En taillant dans les cotisations salariales et en faisant monter en puissance l’impôt, payé par tous, mais aussi par les retraités qui ne bénéficieront jamais du chômage, par définition, Emmanuel Macron attaque de front le système assurantiel. Les partenaires sociaux pensent que la suite logique de cette transformation est une évolution vers un système de minima sociaux, comme le RSA, payés à tous au même niveau, quelles que soient les conditions d’emploi précédentes. Des minima sociaux qui pourraient par ailleurs être ajustés à la baisse en cas de difficultés budgétaires.
Le 5 septembre, toutes les organisations représentatives des salariés et des employeurs ont publié un communiqué commun pour dire leur opposition à la réforme en cours. « Le financement du régime est (…) aujourd’hui basé sur des contributions sociales. Si les débats à venir doivent permettre de discuter de l’ensemble des sujets relatifs à une évolution du régime, il convient pour cela de n’en préempter aucune conclusion, en particulier sur les modalités de financement de l’assurance chômage », écrivent-ils.
Sur ce point, le gouvernement risque d’avoir face à lui un front commun syndical. D’autant que toutes les organisations représentatives sont vent debout contre l’autre versant de la réforme : une étatisation du système, alors que l’assurance chômage est aujourd’hui gérée par le patronat et les syndicats, au travers de l’Unédic. Ce sont eux qui en fixent les règles, y compris la durée et les montants de prestations accordées aux demandeurs d’emploi. Pendant sa campagne, Emmanuel Macron n’a pas caché sa volonté de mettre un terme à ce système.

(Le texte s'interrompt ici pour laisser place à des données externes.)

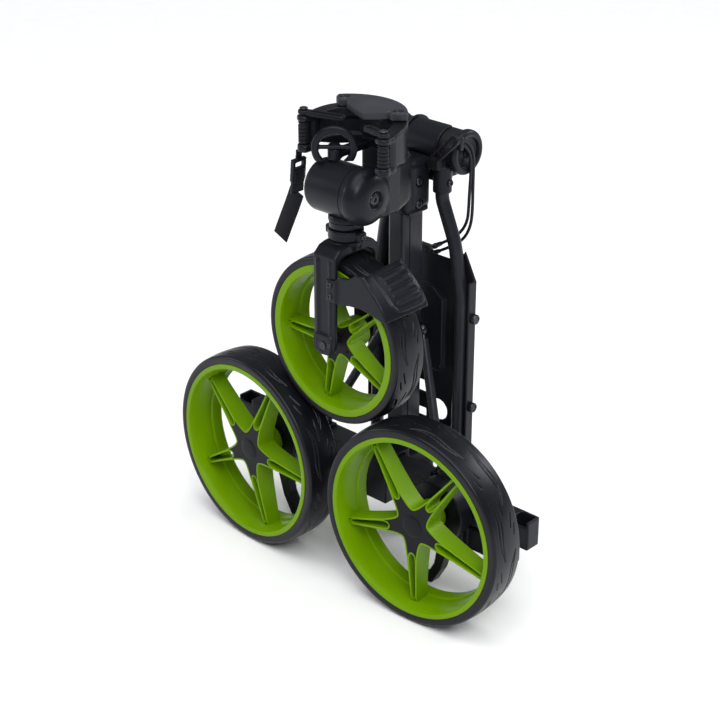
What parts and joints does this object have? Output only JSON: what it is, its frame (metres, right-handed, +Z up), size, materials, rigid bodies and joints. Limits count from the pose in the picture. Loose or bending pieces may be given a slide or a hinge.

À l’époque, son principal conseiller sur ces questions, Marc Ferracci, aujourd’hui conseiller spécial de la ministre du travail, ne cachait pas sa position : « Nous assumons parfaitement le fait que le paritarisme produit des équilibres qui ne sont pas bons », assurait-il à Mediapart. Les signaux envoyés aux syndicats et au patronat se sont faits moins virulents aujourd’hui. Mais l’objectif de l’exécutif reste bien flou. Et au vu des positions actuelles des camps en présence, il n’est pas exclu qu’il déclenche un front commun contre la réforme qu’il voudra mener sur ce thème très sensible.